- **AIM OF THE EXERCISE**
Identify all lines in the data containing the string "frame". Copy them out.

<<<<

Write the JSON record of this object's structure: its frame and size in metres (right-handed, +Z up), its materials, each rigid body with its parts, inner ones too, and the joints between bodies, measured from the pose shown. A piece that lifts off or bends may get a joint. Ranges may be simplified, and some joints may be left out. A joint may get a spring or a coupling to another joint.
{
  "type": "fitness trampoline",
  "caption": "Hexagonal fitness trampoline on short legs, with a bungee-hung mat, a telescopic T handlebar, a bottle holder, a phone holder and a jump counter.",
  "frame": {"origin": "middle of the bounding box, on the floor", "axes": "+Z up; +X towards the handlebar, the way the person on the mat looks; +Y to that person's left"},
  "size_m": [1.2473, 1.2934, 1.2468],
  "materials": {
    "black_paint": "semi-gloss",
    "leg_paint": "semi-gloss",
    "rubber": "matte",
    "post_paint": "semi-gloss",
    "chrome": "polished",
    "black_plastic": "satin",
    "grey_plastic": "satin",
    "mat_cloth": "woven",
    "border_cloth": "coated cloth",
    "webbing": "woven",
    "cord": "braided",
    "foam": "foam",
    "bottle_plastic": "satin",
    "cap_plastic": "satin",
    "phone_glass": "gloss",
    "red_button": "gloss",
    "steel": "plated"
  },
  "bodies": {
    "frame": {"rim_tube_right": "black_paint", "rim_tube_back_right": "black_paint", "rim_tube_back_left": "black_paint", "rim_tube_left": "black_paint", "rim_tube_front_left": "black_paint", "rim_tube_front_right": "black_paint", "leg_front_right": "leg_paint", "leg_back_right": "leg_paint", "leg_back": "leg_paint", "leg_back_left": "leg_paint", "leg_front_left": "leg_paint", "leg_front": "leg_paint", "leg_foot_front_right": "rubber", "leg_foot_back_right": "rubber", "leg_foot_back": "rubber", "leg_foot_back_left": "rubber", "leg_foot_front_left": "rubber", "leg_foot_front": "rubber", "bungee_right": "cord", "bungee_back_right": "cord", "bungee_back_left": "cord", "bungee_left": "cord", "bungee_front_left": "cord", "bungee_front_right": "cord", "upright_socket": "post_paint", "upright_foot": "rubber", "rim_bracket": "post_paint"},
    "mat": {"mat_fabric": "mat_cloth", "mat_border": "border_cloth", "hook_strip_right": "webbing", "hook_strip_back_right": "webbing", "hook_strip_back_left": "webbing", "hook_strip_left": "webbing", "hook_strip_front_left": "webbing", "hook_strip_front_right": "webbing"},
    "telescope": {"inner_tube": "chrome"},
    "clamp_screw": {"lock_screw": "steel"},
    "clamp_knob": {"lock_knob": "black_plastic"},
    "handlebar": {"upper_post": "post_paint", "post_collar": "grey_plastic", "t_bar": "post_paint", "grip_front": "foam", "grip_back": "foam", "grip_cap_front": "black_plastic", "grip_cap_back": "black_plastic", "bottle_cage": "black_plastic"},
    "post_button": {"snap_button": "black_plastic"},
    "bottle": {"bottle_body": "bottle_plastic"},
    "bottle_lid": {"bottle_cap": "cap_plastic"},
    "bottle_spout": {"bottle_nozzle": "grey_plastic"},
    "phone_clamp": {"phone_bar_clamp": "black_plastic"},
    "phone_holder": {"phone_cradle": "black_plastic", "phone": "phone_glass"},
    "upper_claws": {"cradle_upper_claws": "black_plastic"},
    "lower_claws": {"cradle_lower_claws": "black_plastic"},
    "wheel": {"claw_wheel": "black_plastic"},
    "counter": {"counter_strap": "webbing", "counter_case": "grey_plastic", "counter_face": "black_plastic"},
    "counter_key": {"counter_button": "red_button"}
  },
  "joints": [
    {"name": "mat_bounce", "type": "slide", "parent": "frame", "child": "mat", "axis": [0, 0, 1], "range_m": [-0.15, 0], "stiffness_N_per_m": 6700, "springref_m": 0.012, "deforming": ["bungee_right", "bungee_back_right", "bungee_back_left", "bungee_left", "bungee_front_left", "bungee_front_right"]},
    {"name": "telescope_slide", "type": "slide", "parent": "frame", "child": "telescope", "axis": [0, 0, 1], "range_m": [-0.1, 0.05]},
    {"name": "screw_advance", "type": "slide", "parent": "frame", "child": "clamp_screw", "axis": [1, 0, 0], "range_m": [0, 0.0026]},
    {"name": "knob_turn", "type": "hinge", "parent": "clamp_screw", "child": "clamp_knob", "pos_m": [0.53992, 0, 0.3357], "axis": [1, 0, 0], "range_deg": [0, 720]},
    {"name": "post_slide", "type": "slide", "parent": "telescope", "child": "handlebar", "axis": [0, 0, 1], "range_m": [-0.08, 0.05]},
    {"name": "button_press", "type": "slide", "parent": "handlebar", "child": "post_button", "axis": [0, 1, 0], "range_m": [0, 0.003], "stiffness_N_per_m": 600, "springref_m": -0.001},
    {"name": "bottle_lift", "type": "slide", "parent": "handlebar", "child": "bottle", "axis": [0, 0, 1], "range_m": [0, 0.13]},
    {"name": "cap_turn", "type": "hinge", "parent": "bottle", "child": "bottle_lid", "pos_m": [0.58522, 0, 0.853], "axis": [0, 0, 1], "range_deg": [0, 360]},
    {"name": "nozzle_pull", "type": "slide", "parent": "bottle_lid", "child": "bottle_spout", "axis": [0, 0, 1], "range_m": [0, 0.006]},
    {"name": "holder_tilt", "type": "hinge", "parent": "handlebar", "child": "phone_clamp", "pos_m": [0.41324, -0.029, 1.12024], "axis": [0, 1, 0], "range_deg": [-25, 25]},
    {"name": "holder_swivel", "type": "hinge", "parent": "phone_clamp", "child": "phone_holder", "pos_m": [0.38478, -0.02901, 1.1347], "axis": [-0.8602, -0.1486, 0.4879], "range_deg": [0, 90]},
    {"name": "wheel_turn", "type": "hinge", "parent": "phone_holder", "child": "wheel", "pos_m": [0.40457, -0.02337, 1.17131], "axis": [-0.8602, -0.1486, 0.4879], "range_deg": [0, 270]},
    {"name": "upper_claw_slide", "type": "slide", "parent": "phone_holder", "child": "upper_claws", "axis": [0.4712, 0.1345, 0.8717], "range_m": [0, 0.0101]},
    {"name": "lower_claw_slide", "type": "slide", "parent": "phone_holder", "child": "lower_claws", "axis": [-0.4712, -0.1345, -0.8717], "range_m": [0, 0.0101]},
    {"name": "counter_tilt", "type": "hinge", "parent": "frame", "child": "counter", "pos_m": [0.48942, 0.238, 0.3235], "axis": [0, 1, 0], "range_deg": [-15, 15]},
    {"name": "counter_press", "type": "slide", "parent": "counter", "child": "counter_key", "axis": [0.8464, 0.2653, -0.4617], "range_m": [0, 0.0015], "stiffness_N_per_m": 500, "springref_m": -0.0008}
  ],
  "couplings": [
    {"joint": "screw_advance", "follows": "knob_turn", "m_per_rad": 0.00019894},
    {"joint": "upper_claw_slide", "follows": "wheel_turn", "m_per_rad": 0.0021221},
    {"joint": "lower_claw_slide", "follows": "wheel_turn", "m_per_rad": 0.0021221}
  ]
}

>>>>

- **OUTPUT OF THE TASK**
Write the JSON record of this object's structure: its frame and size in metres (right-handed, +Z up), its materials, each rigid body with its parts, inner ones too, and the joints between bodies, measured from the pose shown. A piece that lifts off or bends may get a joint. Ranges may be simplified, and some joints may be left out. A joint may get a spring or a coupling to another joint.
  "frame": {"origin": "middle of the bounding box, on the floor", "axes": "+Z up; +X towards the handlebar, the way the person on the mat looks; +Y to that person's left"},
    "frame": {"rim_tube_right": "black_paint", "rim_tube_back_right": "black_paint", "rim_tube_back_left": "black_paint", "rim_tube_left": "black_paint", "rim_tube_front_left": "black_paint", "rim_tube_front_right": "black_paint", "leg_front_right": "leg_paint", "leg_back_right": "leg_paint", "leg_back": "leg_paint", "leg_back_left": "leg_paint", "leg_front_left": "leg_paint", "leg_front": "leg_paint", "leg_foot_front_right": "rubber", "leg_foot_back_right": "rubber", "leg_foot_back": "rubber", "leg_foot_back_left": "rubber", "leg_foot_front_left": "rubber", "leg_foot_front": "rubber", "bungee_right": "cord", "bungee_back_right": "cord", "bungee_back_left": "cord", "bungee_left": "cord", "bungee_front_left": "cord", "bungee_front_right": "cord", "upright_socket": "post_paint", "upright_foot": "rubber", "rim_bracket": "post_paint"},
    {"name": "mat_bounce", "type": "slide", "parent": "frame", "child": "mat", "axis": [0, 0, 1], "range_m": [-0.15, 0], "stiffness_N_per_m": 6700, "springref_m": 0.012, "deforming": ["bungee_right", "bungee_back_right", "bungee_back_left", "bungee_left", "bungee_front_left", "bungee_front_right"]},
    {"name": "telescope_slide", "type": "slide", "parent": "frame", "child": "telescope", "axis": [0, 0, 1], "range_m": [-0.1, 0.05]},
    {"name": "screw_advance", "type": "slide", "parent": "frame", "child": "clamp_screw", "axis": [1, 0, 0], "range_m": [0, 0.0026]},
    {"name": "counter_tilt", "type": "hinge", "parent": "frame", "child": "counter", "pos_m": [0.48942, 0.238, 0.3235], "axis": [0, 1, 0], "range_deg": [-15, 15]},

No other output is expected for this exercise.